По мнению политолога, все эти явления отражают общую ситуацию с отсутствием публичной политики и публичного обсуждения принимаемых решений. В США заказчиком исследований нередко выступает Конгресс, и результаты этих работ становятся предметом широкой дискуссии. «Это делается в значительной степени для того, чтобы: а) создать общественное мнение и б) подтолкнуть власть к принятию правильного решения», — говорит Петров. А Павловский напоминает, что власти США не провели широких обсуждений перед тем, как ввести войска в Ирак. «Иракская катастрофа США — это серьёзный сигнал Кремлю, к чему приводит аутизм в политике. Серьёзные проблемы надо обсуждать широко», — считает руководитель ФЭПа.
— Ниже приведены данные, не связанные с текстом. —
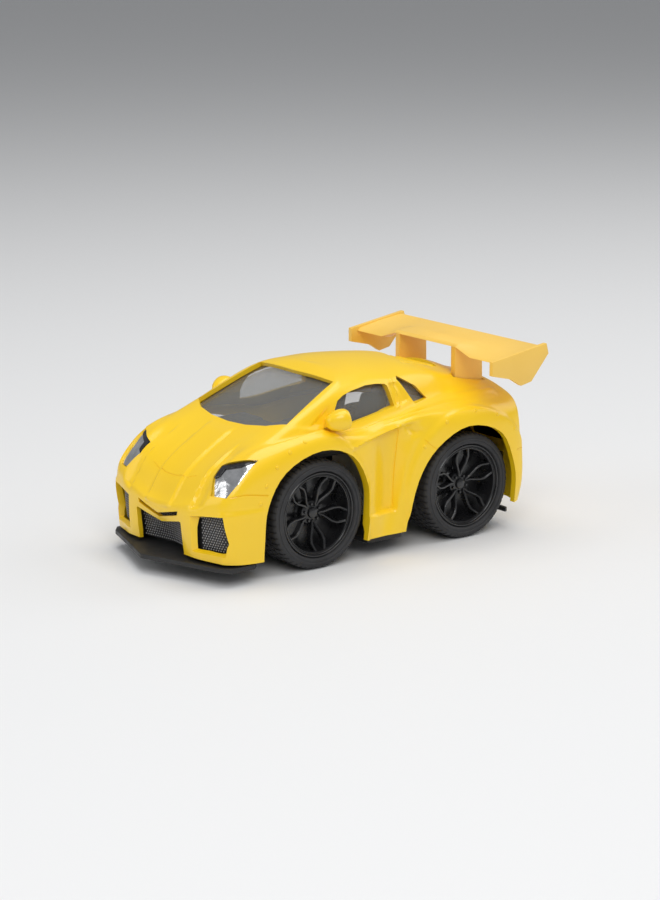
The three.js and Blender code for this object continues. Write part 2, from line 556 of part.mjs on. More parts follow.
const caseHalf = sidePrism(CASE_OUTLINE, 0.05, CASE_HALF)
  .subtract(sidePrism(CASE_ROOM, -1, CASE_HALF - 0.9))
  .subtract(shaftHoles);
addPiece("motor_case_left", caseHalf, "nylon");
addPiece("motor_case_right", mirrored(caseHalf), "nylon");
addPiece("clutch_gear", clutchGear, "nylon");
addPiece("clutch_pin", clutchPin, "steel");
addPiece("spring_drum_gear", springDrum, "nylon");
addPiece("spring_barrel", springBarrel, "nylon");
addPiece("mainspring", mainspring(), "steel");
addPiece("axle_pinion", axlePinion.subtract(crossCylinder(...AXLE_AT, AXLE_RADIUS + 0.05, -9, 9)), "nylon");
addPiece("chassis_plate", chassis, "black");

// ---- Screws ----
for (const [n, [x, y]] of POSTS.entries()) {
  const head = post(x, y, 1.9, FLOOR_Z - 0.05, FLOOR_Z + 0.45, 12);
  const shank = post(x, y, SCREW_HOLE - 0.2, FLOOR_Z + 0.3, 13, 8);
  addPiece(n ? "rear_screw" : "front_screw", joined(head, shank), "steel");
}

// ---- Wheels: steel axles, plastic rims and soft tyres ----
const AXLE_HALF = 20.4;
const AXLES = { front: FRONT_AXLE_X, rear: REAR_AXLE_X };
const TYRE_INNER_Y = WHEEL_OUTER_Y - TYRE_WIDTH;
const TYRE_PROFILE = [
  [RIM_RADIUS + 0.15, TYRE_INNER_Y + 0.6], [TYRE_RADIUS - 0.9, TYRE_INNER_Y], [TYRE_RADIUS, TYRE_INNER_Y + 1.2],
  [TYRE_RADIUS, WHEEL_OUTER_Y - 1.6], [TYRE_RADIUS - 0.7, WHEEL_OUTER_Y - 0.3],
  [RIM_RADIUS + 0.9, WHEEL_OUTER_Y], [RIM_RADIUS + 0.15, WHEEL_OUTER_Y - 0.6],
];
const RIM_FACE_Y = WHEEL_OUTER_Y - 0.8;
const HUB_FACE_Y = WHEEL_OUTER_Y - 3.4;
const BARREL_PROFILE = [
  [RIM_RADIUS, TYRE_INNER_Y + 0.8], [RIM_RADIUS, RIM_FACE_Y], [RIM_RADIUS - 0.8, RIM_FACE_Y + 0.2],
  [RIM_RADIUS - 1.5, RIM_FACE_Y - 1.2], [RIM_RADIUS - 1.5, TYRE_INNER_Y + 0.8],
];
const SPOKES = 5;
// Each spoke is a pair of arms that part from the hub, bow outwards and reach the rim side by side.
const SPOKE_ARM = [[1.4, 0.35], [5.6, 1.75], [9.4, 0.95]];
// The front and the rear pair stand at rest with their spokes at different angles.
function rim(axleX) {
  const start = axleX === FRONT_AXLE_X ? 0.35 : -0.225;
  const arms = [];
  for (let k = 0; k < SPOKES; k++)
    for (const side of [-1, 1])
      for (let n = 0; n < SPOKE_ARM.length - 1; n++) {
        const [[r0, t0], [r1, t1]] = [SPOKE_ARM[n], SPOKE_ARM[n + 1]];
        const depth = (r) => HUB_FACE_Y + ((RIM_FACE_Y - 1.0 - HUB_FACE_Y) * r) / RIM_RADIUS;
        const reach = Math.hypot(r1 - r0, t1 - t0);
        const beam = new THREE.BoxGeometry(reach + 0.6, 1.5, 0.8);
        beam.rotateZ(Math.atan2(depth(r1) - depth(r0), reach));
        beam.rotateY(-Math.atan2(side * (t1 - t0), r1 - r0));
        beam.translate((r0 + r1) / 2, (depth(r0) + depth(r1)) / 2 - 0.8, (side * (t0 + t1)) / 2);
        beam.rotateY((2 * Math.PI * (k + start)) / SPOKES);
        arms.push(solidOf(beam.translate(axleX, 0, AXLE_Z)));
      }
  const web = crossCylinder(axleX, AXLE_Z, RIM_RADIUS - 1.2, TYRE_INNER_Y + 4.2, TYRE_INNER_Y + 5.0, 24);
  const hub = crossCylinder(axleX, AXLE_Z, 2.2, TYRE_INNER_Y + 2.0, HUB_FACE_Y, 12);
  return joined(crossLathe(BARREL_PROFILE, axleX, AXLE_Z, 24), web, hub, ...arms).subtract(
    crossCylinder(axleX, AXLE_Z, AXLE_RADIUS + 0.08, 0, AXLE_HALF - 2.6, 12),
  );
}
for (const [end, x] of Object.entries(AXLES)) {
  const tyre = crossLathe(TYRE_PROFILE, x, AXLE_Z, 28);
  addPiece(`tyre_${end}_left`, tyre, "tyre");
  addPiece(`tyre_${end}_right`, mirrored(tyre), "tyre");
  addPiece(`rim_${end}_left`, rim(x), "rim");
  addPiece(`rim_${end}_right`, mirrored(rim(x)), "rim");
  addPiece(`${end}_axle`, crossCylinder(x, AXLE_Z, AXLE_RADIUS, 3 - AXLE_HALF, AXLE_HALF - 3, 16), "steel");
}

export default car;
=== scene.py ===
import math

import bmesh
import bpy
import numpy as np
from mathutils import Matrix, Vector
from mathutils.bvhtree import BVHTree


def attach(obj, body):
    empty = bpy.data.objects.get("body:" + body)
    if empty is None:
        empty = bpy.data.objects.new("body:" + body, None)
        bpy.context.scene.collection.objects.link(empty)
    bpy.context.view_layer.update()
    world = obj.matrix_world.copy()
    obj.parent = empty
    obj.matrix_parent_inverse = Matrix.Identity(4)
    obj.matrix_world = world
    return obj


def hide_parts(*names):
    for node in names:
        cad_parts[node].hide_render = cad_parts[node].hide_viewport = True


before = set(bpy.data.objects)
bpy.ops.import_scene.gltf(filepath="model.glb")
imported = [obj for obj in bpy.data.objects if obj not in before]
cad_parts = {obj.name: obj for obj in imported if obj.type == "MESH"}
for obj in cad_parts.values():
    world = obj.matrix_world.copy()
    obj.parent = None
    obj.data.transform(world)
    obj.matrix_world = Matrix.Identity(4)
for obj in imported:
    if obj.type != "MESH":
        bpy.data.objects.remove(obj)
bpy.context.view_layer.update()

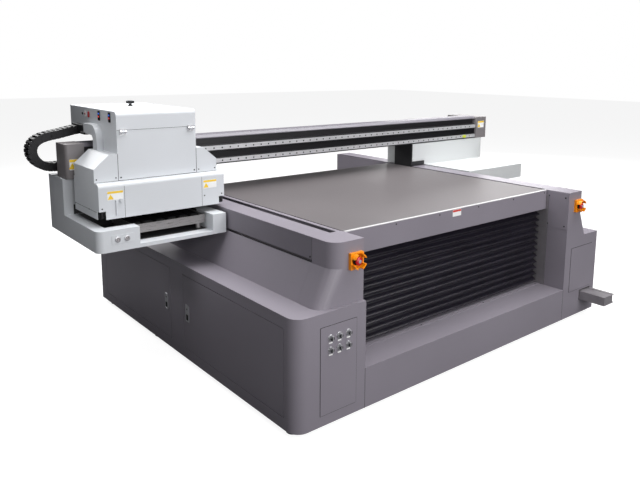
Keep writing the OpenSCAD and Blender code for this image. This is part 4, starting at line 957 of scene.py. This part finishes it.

Как считает руководитель ЦПКР Константин Симонов, экспертное сообщество само допустило колоссальную ошибку, позиционировав себя как технологов по продвижению публичных интересов власти и предлагая свои услуги уже на стадии реализации принимаемых ей решений. По мнению Петрова, наши аналитические центры в значительной степени работали и работают «как пропагандистские машины, что исключает какое-то сбалансированное, взвешенное и разностороннее освещение стоящих перед страной проблем». «Вместо того чтобы производить смыслы, наше экспертное сообщество зачастую производит словоблудие», — усмехается Симонов. Это, по его мнению, во многом объясняет, почему власть не хочет прислушиваться к советам аналитиков.
Впрочем, есть и более глобальная причина, мешающая российским «фабрикам мысли» начать разрабатывать политические стратегии. «Путин создал стратегию глобальной дезориентации, когда никто не понимает, что будет завтра. В этой ситуации вообще очень сложно заниматься стратегическим проектированием», — считает Минченко.